Ursachen und Hintergründe
Die Ursachen der Großen Säuberungen lagen in einer Kombination aus politischer Machtsicherung, ideologischer Kontrolle und strukturellen Spannungen. Stalin hatte nach dem Tod von Lenin seine Position Schritt für Schritt ausgebaut und Konkurrenten ausgeschaltet. Mitte der 1930er Jahre fürchtete er dennoch Opposition innerhalb der Partei und des Militärs. Wirtschaftliche Probleme im Zuge der Zwangskollektivierung und der forcierten Industrialisierung hatten die Bevölkerung belastet, während international die Bedrohung durch faschistische Regime zunahm. Die sowjetische Führung deutete innere Konflikte oft als Ergebnis von "Verschwörungen" oder "Sabotage" und nutzte diese als Vorwand für Repressionen. Schauprozesse gegen prominente Parteimitglieder sollten Loyalität demonstrieren und Gegner einschüchtern. Zugleich diente die Säuberung des Offizierskorps der Kontrolle über die Armee. Diese Gemengelage aus Angst, Ideologie und Machtpolitik führte zu einer Eskalation, in der Anschuldigungen und Geständnisse unter Zwang alltäglich wurden.
Verlauf und Methoden
Die Großen Säuberungen liefen in mehreren Wellen ab.
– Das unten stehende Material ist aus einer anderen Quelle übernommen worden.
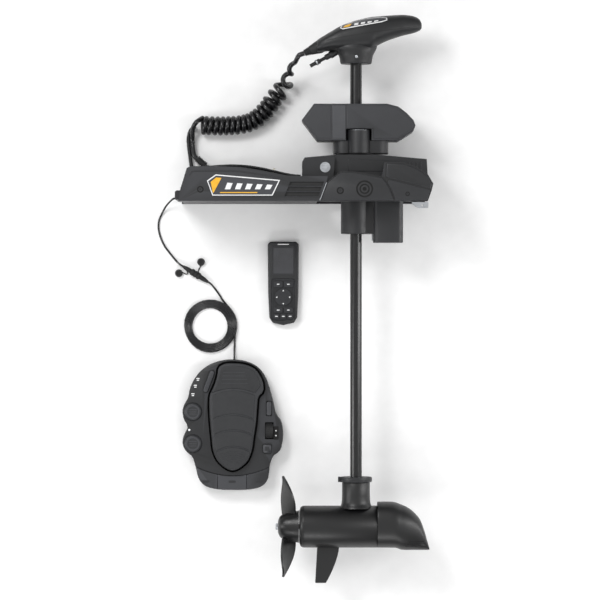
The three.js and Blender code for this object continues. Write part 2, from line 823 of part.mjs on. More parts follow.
function propeller() {
  const bladeOutline = [
    [-18, 20],
    [-25, 55],
    [-25, 90],
    [-18, PROP_R - 8],
    [-6, PROP_R - 1],
    [6, PROP_R - 2],
    [16, PROP_R - 12],
    [22, 90],
    [21, 55],
    [18, 20],
  ];
  const front = POD_AFT - RUN;
  const hub = podLathe(
    [
      [0, PROP_AFT],
      [14, PROP_AFT],
      [24, PROP_AFT + 4],
      [PROP_HUB_R - 9.5, PROP_AFT + 12],
      [PROP_HUB_R, front],
      [0, front],
    ],
    32,
  );
  let solid = hub;
  for (let i = 0; i < BLADE_COUNT; i++) {
    const blade = slab(bladeOutline, -BLADE_T / 2, BLADE_T / 2, 1)
      .rotateY(((90 - BLADE_PITCH) * Math.PI) / 180)
      .rotateX((2 * Math.PI * i) / BLADE_COUNT)
      .translate((PROP_AFT + front) / 2 - 2, POD_Y, BASE_HALF);
    solid = join(solid, blade);
  }
  const bore = podLathe(rodProfile(ROTOR_SHAFT_R + RUN, POD_AFT - 35, POD_AFT + 5), 24);
  part("propeller", cut(solid, bore), darkPlastic);
}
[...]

Zunächst trafen sie prominente Parteifunktionäre und Personen, die als mögliche Rivalen Stalins galten. In Schauprozessen wurden sie öffentlich beschuldigt, Geständnisse erzwungen und Todesurteile gefällt. Gleichzeitig erweiterte sich die Repression auf breite Teile der Bevölkerung. Der NKWD verhaftete Menschen auf Grundlage oft willkürlicher Anschuldigungen. Viele Angeklagte landeten in Lagern des Gulag-Systems oder wurden hingerichtet. Geheime Quotenlisten regelten, wie viele Personen in bestimmten Regionen verhaftet oder erschossen werden sollten. Die Atmosphäre der Angst führte dazu, dass Denunziationen zunahmen und selbst loyale Parteimitglieder verdächtigt wurden. Auch das Militär erlitt schwere Verluste, als hunderte Offiziere und Generäle entfernt wurden. Diese Eingriffe schwächten zeitweise die Verteidigungsfähigkeit der Sowjetunion, was sich besonders vor dem Zweiten Weltkrieg bemerkbar machte.
Folgen und Nachwirkungen
Die Folgen der Großen Säuberungen waren tiefgreifend. Politisch sicherte Stalin seine nahezu uneingeschränkte Macht und schuf ein Klima der Loyalität und Angst, das bis in die 1950er Jahre nachwirkte. Gesellschaftlich führte die Vernichtung ganzer Funktionseliten zu einem Verlust von Erfahrung und Fachwissen in Verwaltung, Militär und Wissenschaft. Millionen Familien waren durch Verhaftungen, Lagerhaft oder Hinrichtungen betroffen. International erschütterten die Säuberungen das Bild der Sowjetunion als sozialistisches Vorbild und vertieften das Misstrauen westlicher Staaten. Nach Stalins Tod 1953 und besonders unter Nikita Chruschtschow setzte eine vorsichtige Aufarbeitung ein, die zur Rehabilitierung vieler Opfer führte. Historisch gelten die Großen Säuberungen heute als Kernstück des stalinistischen Terrors, das Systemcharakter hatte und weit über individuelle Machtkämpfe hinausging. Sie markieren eine Phase, in der politische Gewalt zu einem integralen Bestandteil der Staatsführung wurde und das gesellschaftliche Klima der Sowjetunion nachhaltig prägte.